═══ RECORDS FOR THE EXERCISE

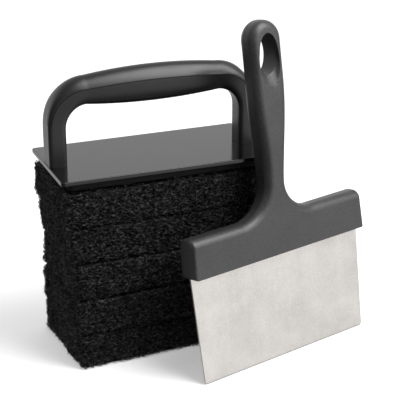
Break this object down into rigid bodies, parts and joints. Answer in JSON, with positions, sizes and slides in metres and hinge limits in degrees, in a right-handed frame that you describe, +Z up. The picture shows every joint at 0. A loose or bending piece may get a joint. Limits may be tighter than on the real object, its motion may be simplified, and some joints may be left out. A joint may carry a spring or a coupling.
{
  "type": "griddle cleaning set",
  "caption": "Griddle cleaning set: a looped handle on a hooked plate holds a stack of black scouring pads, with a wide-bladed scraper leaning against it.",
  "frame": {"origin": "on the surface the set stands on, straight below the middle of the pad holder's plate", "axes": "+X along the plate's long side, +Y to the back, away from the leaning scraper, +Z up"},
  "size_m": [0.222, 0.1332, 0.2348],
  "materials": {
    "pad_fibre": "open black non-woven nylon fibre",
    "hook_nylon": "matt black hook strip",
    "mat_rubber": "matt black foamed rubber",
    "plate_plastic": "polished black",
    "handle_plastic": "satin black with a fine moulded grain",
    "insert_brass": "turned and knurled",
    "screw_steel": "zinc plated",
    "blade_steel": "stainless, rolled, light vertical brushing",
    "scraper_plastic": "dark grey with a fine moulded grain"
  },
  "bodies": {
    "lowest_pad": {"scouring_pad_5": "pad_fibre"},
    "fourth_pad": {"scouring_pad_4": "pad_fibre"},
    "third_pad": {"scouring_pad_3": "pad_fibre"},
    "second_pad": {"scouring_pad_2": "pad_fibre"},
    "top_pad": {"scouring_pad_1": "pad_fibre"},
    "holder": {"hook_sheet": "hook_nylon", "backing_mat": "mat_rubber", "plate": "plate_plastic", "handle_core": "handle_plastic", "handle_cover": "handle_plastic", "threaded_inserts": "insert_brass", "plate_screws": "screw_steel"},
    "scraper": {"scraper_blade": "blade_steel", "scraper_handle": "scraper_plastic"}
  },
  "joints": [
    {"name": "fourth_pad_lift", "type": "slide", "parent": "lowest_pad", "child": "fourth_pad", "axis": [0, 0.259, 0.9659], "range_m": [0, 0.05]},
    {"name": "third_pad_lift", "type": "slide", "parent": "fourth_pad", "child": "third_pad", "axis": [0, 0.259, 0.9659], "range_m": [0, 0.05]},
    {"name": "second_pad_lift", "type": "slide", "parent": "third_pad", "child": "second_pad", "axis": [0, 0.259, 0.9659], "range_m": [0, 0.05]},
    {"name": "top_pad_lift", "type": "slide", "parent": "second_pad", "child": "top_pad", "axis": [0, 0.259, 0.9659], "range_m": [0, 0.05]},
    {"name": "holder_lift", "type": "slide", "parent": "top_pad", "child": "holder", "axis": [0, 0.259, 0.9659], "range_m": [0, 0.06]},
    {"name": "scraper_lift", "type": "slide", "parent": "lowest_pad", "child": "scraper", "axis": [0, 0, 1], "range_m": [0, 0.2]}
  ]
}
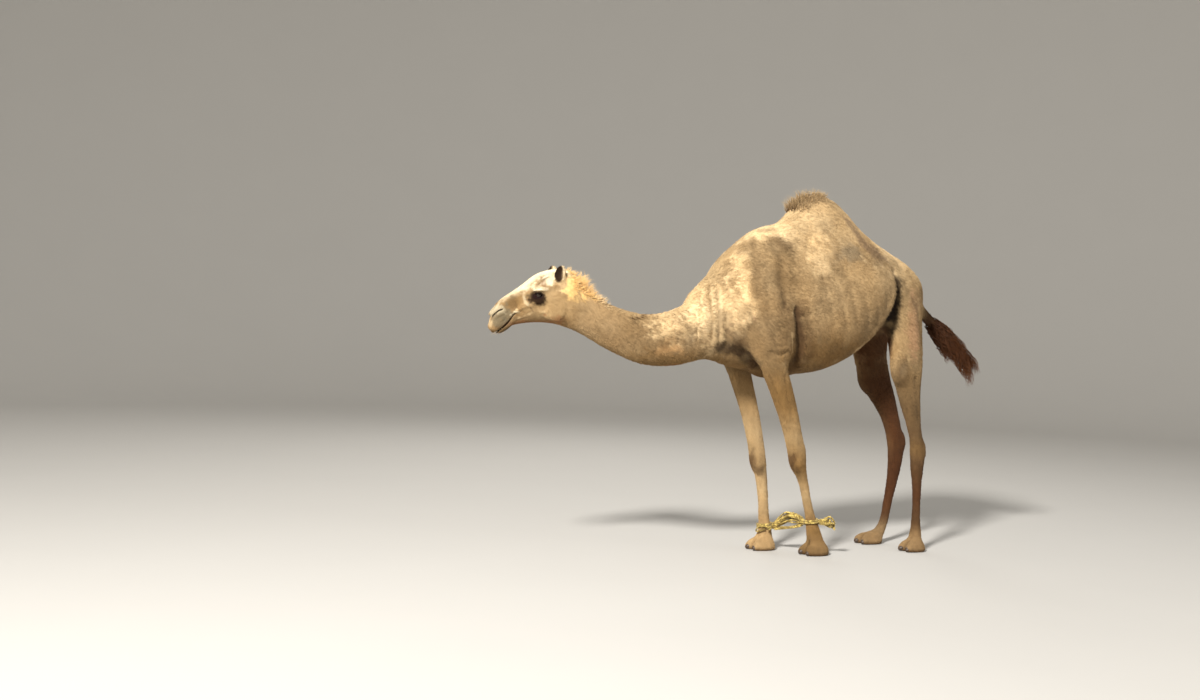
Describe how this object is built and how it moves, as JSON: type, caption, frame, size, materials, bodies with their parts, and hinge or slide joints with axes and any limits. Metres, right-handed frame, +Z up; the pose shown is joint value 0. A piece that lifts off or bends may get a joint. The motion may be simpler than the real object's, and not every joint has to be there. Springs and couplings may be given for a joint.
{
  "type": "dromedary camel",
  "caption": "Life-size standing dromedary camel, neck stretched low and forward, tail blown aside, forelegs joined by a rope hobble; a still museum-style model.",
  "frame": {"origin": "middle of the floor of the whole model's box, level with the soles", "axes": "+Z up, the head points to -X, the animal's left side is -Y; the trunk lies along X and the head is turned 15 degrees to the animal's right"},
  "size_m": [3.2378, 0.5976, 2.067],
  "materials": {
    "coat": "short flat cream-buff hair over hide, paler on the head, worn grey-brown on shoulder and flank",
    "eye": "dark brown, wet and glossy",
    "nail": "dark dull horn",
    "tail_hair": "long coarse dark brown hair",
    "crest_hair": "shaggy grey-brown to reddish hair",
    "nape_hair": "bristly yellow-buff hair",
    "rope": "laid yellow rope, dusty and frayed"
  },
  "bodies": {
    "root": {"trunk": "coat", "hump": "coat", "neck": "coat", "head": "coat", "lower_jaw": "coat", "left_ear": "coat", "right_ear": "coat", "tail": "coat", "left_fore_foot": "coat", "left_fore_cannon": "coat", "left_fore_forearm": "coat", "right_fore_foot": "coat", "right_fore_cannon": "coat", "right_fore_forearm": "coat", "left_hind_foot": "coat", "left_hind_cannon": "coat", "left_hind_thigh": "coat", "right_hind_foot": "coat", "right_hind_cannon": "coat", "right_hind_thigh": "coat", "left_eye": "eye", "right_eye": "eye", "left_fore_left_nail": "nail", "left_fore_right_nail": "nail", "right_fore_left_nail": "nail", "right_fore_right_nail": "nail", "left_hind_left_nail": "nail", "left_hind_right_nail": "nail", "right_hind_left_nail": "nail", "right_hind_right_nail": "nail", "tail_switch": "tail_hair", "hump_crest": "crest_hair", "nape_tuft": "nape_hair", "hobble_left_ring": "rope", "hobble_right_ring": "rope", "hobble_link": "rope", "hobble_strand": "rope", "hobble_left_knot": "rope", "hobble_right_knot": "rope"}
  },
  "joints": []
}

══════
═══ RECORDS FOR THE EXERCISE

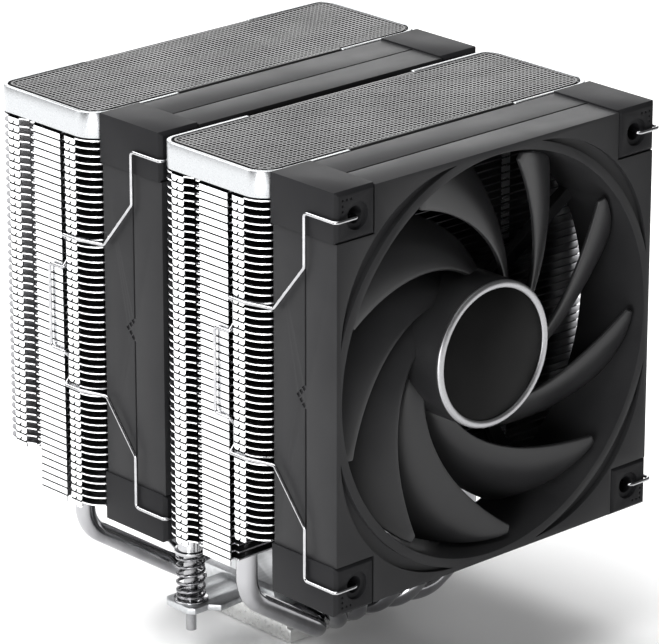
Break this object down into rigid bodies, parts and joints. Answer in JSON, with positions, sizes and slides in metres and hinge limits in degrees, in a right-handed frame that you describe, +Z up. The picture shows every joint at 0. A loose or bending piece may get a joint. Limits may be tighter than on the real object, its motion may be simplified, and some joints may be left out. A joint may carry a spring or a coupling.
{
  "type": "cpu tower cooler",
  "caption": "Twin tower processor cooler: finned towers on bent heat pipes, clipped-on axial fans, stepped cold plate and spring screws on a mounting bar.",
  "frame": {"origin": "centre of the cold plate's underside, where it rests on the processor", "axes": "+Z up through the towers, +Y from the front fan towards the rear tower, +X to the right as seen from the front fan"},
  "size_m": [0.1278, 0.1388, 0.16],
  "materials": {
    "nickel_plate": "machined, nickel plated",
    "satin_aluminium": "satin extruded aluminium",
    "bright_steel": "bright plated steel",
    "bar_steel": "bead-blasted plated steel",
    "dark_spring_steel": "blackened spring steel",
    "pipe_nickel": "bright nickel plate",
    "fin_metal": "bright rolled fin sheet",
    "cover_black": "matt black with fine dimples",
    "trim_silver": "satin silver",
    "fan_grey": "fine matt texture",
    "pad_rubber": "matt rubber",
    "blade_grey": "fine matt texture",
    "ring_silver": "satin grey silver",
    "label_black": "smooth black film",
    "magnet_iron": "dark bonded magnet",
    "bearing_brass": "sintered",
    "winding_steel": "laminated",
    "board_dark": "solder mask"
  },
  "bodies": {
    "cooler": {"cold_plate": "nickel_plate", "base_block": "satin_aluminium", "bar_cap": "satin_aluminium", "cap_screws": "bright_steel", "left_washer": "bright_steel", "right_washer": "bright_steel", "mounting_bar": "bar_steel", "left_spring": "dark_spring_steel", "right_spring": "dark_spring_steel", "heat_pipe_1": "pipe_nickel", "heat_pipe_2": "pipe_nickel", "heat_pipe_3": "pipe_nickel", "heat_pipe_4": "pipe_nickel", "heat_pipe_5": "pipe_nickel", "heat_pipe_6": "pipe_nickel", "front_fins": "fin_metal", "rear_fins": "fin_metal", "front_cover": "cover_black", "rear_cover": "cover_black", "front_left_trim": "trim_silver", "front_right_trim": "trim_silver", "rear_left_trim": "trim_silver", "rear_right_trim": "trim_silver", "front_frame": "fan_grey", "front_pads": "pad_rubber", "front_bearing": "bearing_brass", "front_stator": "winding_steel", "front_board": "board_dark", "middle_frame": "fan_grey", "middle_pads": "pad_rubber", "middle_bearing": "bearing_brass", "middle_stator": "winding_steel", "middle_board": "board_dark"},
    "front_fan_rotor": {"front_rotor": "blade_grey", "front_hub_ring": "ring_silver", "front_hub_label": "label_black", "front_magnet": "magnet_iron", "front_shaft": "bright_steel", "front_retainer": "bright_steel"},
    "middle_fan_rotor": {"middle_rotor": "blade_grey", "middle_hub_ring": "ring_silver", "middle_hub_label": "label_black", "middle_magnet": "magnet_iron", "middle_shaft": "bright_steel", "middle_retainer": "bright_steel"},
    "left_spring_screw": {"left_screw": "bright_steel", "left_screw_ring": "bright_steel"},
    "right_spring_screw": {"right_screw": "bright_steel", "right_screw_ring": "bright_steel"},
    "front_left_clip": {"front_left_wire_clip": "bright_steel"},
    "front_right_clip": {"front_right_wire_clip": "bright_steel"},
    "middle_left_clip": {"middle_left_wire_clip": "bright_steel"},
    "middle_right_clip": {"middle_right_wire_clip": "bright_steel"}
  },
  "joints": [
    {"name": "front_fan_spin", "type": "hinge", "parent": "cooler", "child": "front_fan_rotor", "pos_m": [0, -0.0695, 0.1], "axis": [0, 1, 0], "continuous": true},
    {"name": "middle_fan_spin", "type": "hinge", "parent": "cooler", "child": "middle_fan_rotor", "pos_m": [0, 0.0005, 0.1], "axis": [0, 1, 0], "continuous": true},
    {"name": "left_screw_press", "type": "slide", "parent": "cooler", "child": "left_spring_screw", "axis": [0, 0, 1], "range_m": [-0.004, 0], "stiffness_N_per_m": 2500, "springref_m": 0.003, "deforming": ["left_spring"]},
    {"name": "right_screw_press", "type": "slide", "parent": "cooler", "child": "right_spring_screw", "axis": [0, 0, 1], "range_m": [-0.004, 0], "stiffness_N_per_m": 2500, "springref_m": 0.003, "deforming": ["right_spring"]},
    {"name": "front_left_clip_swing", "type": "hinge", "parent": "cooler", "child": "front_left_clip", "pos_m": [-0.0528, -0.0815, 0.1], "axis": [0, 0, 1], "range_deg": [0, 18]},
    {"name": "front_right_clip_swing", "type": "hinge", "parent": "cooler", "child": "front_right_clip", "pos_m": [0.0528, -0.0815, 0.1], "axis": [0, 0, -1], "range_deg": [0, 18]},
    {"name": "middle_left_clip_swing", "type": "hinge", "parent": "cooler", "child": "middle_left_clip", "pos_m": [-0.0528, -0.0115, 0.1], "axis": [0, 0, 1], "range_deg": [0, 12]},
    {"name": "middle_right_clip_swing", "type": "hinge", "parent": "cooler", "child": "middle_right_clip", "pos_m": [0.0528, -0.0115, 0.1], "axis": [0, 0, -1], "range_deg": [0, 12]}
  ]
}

══════
═══ RECORDS FOR THE EXERCISE

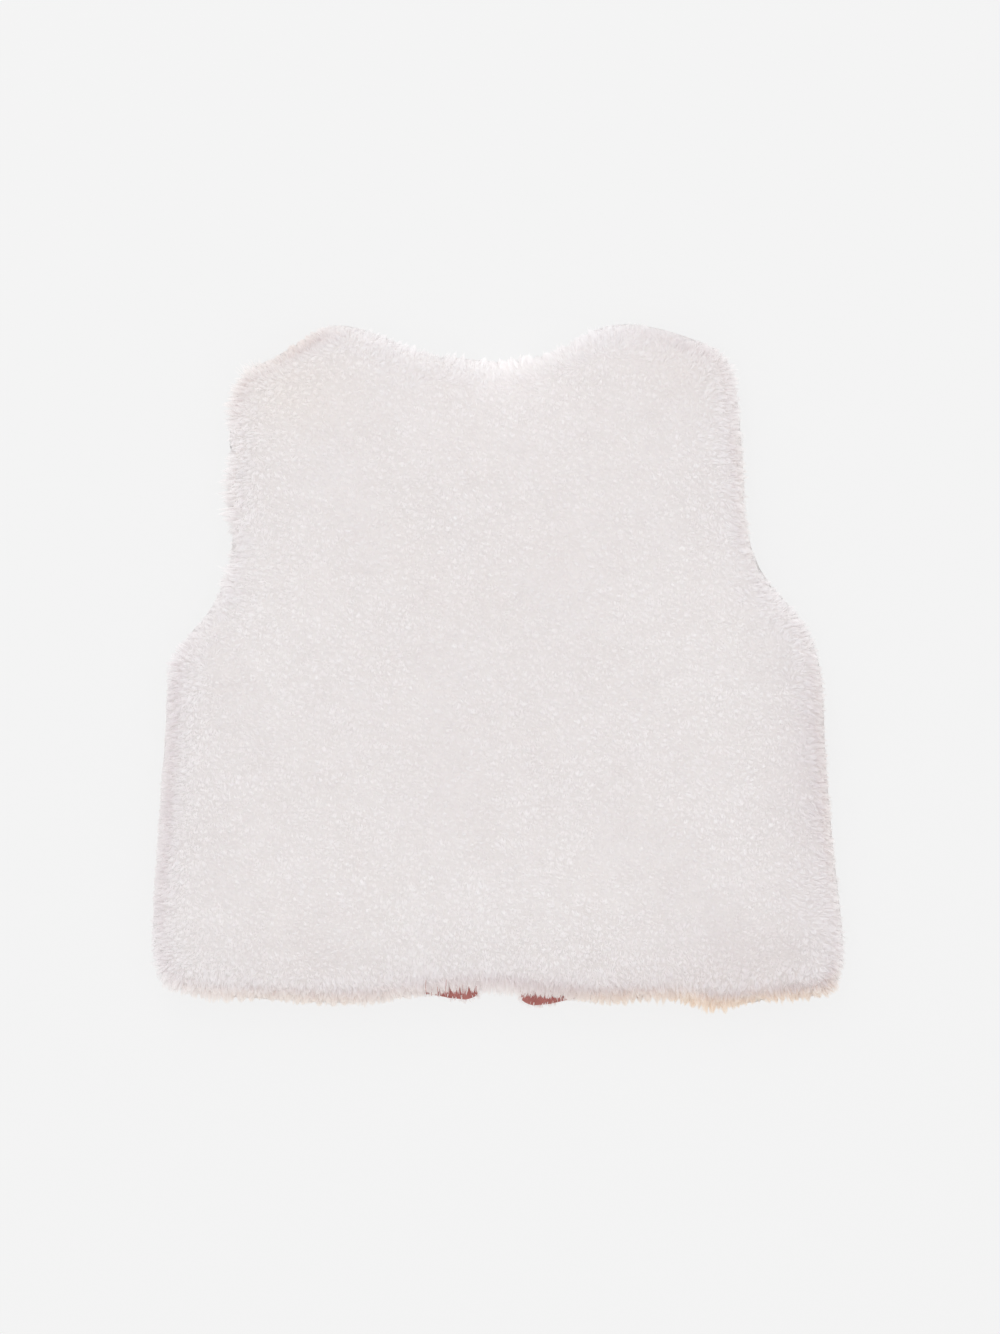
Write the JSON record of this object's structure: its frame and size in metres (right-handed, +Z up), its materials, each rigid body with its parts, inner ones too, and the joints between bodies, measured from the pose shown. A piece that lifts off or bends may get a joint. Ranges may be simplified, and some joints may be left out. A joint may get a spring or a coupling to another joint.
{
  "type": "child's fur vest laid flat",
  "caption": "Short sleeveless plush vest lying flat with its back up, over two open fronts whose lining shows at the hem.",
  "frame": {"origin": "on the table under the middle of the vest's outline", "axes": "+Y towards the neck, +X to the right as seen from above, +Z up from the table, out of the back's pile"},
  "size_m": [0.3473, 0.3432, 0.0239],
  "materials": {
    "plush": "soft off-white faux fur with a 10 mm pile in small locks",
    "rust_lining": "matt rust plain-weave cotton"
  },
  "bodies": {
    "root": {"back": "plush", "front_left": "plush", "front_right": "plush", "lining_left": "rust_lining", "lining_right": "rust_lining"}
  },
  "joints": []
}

══════

**YOUR INSTRUCTIONS:** Scan the material above for the word "bends". Copy each line where it occurs.

**TASK SOLUTION:**
Describe how this object is built and how it moves, as JSON: type, caption, frame, size, materials, bodies with their parts, and hinge or slide joints with axes and any limits. Metres, right-handed frame, +Z up; the pose shown is joint value 0. A piece that lifts off or bends may get a joint. The motion may be simpler than the real object's, and not every joint has to be there. Springs and couplings may be given for a joint.
Write the JSON record of this object's structure: its frame and size in metres (right-handed, +Z up), its materials, each rigid body with its parts, inner ones too, and the joints between bodies, measured from the pose shown. A piece that lifts off or bends may get a joint. Ranges may be simplified, and some joints may be left out. A joint may get a spring or a coupling to another joint.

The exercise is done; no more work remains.